Congress should amend the taxpayer confidentiality rules to keep the IRS from using them as an excuse to hide its own dirty laundry. It shouldn’t require a federal lawsuit to get the IRS to publicize internal non-taxpayer documents.
Whither the Registered Tax Return Preparer Program? Robert D. Flach argues that the RTRP designation that was part of the nearly-dead IRS preparer regulation power grab should be administered by the IRS on a voluntary basis. I disagree.
Robert would like a way to distinguish the better class of “unenrolled” preparers from less-professional seasonal preparers. I can understand that, but I don’t think that the IRS is the agency that should do this. It would divert already strained IRS resources to do something the preparer industry could do on its own. I agree with Jason Dinesen that if preparers want a government designation, they should take the Enrolled Agents exam, which is much more difficult than the RTRP literacy test. The EA designation is sadly underappreciated in the market, and adding a new IRS-run designation would only make that worse.
The IRS reminds us that the “savers credit” can help lower-income taxpayers who contribute to a retirement plan. This is a non-refundable credit of up to 50% of the amount contributed to IRAs or deferred to a 401(k) plan. For parents, funding a young adult offspring’s retirement plan contribution is a tax-efficient way to help build a nest egg.

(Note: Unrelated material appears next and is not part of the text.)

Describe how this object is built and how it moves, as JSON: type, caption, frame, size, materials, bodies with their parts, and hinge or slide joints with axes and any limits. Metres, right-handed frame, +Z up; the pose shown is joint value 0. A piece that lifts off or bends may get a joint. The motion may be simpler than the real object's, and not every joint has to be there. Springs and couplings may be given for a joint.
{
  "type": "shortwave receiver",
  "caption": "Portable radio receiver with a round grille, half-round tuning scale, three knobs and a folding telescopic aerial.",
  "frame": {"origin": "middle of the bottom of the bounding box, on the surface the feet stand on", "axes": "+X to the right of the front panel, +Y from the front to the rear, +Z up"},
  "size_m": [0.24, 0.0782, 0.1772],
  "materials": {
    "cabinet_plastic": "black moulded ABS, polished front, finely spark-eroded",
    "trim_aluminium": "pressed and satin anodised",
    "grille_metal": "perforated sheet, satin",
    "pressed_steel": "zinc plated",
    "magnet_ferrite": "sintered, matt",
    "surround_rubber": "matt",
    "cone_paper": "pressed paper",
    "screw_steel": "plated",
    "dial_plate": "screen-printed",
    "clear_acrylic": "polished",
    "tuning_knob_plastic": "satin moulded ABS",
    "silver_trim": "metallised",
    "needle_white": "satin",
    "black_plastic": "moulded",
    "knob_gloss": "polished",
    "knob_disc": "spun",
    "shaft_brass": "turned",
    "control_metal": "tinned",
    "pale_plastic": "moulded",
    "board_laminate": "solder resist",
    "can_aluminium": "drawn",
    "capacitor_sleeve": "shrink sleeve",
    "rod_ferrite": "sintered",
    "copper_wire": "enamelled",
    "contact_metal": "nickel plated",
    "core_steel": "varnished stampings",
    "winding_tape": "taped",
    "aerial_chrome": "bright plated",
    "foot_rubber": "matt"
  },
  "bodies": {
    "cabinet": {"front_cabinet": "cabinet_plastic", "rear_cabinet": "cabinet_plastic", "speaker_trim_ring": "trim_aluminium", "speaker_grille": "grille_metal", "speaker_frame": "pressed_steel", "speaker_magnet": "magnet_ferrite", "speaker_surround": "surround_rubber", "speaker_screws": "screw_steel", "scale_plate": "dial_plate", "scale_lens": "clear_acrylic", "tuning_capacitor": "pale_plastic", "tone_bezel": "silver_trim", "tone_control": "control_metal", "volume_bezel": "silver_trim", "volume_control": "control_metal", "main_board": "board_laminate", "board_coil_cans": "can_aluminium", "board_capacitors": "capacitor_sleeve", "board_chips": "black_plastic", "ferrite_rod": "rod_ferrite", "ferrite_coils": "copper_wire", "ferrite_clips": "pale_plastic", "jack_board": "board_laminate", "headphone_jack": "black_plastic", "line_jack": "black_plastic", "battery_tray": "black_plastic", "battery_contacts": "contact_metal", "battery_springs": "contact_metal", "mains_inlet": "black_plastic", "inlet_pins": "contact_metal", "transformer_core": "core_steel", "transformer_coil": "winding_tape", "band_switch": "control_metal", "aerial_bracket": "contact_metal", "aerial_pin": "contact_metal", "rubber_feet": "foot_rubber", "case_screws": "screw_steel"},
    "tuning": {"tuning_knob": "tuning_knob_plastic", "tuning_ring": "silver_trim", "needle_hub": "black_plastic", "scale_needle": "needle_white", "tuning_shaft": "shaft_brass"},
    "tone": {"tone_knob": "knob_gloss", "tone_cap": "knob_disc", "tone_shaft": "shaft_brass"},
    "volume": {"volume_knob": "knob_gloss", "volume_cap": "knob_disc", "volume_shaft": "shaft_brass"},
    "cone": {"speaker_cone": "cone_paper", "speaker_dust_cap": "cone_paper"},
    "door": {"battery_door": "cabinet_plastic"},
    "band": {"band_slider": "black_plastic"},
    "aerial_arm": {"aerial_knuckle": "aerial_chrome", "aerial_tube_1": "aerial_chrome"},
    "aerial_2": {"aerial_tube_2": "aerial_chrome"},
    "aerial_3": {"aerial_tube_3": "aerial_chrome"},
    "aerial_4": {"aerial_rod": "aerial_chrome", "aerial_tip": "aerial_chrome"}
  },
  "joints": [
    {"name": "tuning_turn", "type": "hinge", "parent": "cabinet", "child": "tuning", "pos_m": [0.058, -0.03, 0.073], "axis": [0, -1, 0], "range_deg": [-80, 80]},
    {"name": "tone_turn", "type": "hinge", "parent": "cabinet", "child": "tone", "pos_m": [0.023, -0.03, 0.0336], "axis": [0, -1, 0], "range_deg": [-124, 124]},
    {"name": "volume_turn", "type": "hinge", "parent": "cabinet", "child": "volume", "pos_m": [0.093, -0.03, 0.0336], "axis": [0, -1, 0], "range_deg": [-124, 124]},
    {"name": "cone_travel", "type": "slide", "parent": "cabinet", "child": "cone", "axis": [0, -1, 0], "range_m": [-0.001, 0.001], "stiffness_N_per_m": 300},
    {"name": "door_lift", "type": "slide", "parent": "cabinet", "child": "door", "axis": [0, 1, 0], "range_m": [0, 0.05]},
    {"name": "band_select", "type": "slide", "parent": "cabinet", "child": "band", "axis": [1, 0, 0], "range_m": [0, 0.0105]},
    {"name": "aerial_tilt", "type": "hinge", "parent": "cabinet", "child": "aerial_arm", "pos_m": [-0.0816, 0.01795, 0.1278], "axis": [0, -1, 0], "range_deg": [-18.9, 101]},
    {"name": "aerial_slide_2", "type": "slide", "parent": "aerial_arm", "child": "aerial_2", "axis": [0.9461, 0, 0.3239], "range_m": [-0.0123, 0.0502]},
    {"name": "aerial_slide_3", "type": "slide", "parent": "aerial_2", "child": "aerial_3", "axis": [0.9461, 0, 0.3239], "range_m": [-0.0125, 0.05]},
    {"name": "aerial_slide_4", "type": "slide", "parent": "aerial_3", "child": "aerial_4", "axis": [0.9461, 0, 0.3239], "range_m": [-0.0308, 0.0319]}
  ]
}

The RRA 98 required the IRS to develop procedures to allow taxpayers filing returns electronically to review their account online by December 31, 2006. The IRS did not meet this requirement, and we determined that the IRS has not made adequate progress in allowing taxpayers to access tax accounts. Currently, taxpayers cannot review account information electronically.
In fact, the IRS is getting worse, having cut back electronic access for tax professionals. That makes resolving even a simple IRS notice a tedious multi-week snail-mail slog.
Cara Griffith It’s a Bird, It’s a Plane…It’s Amazon Prime Air? (Tax Analysts Blog). Sales tax by drone.
Alan Cole, Report: Obamacare Premium Subsidies Will Need Fraud Protection (Tax Policy Blog). No kidding.
TaxProf, The IRS Scandal, Day 210
Um, because most commuters drive? Why Does the Tax Code Favor Commuters that Drive? (Tax Justice Blog)
Don’t trust tax collectors, if you’re a tax collector:
The former tax collector of Plainville, who is also former treasurer of the Connecticut Tax Collectors Association, was arrested Monday morning and charged with first degree larceny, after being under investigation for possible embezzlement since June.
Debra Guerrette, of Bristol, was placed on administrative leave from Plainville’s Revenue office in June after Bristol police informed the town Guerrette was involved in a criminal investigation.
After an analysis of the financial records for the Connecticut Tax Collectors Association, and also Guerrette’s financial records, police said she had “misappropriated funds in excess of $50,000” between 2008 and 2013, into her personal account.
Will there be a special assessment of the collectors to make up the difference?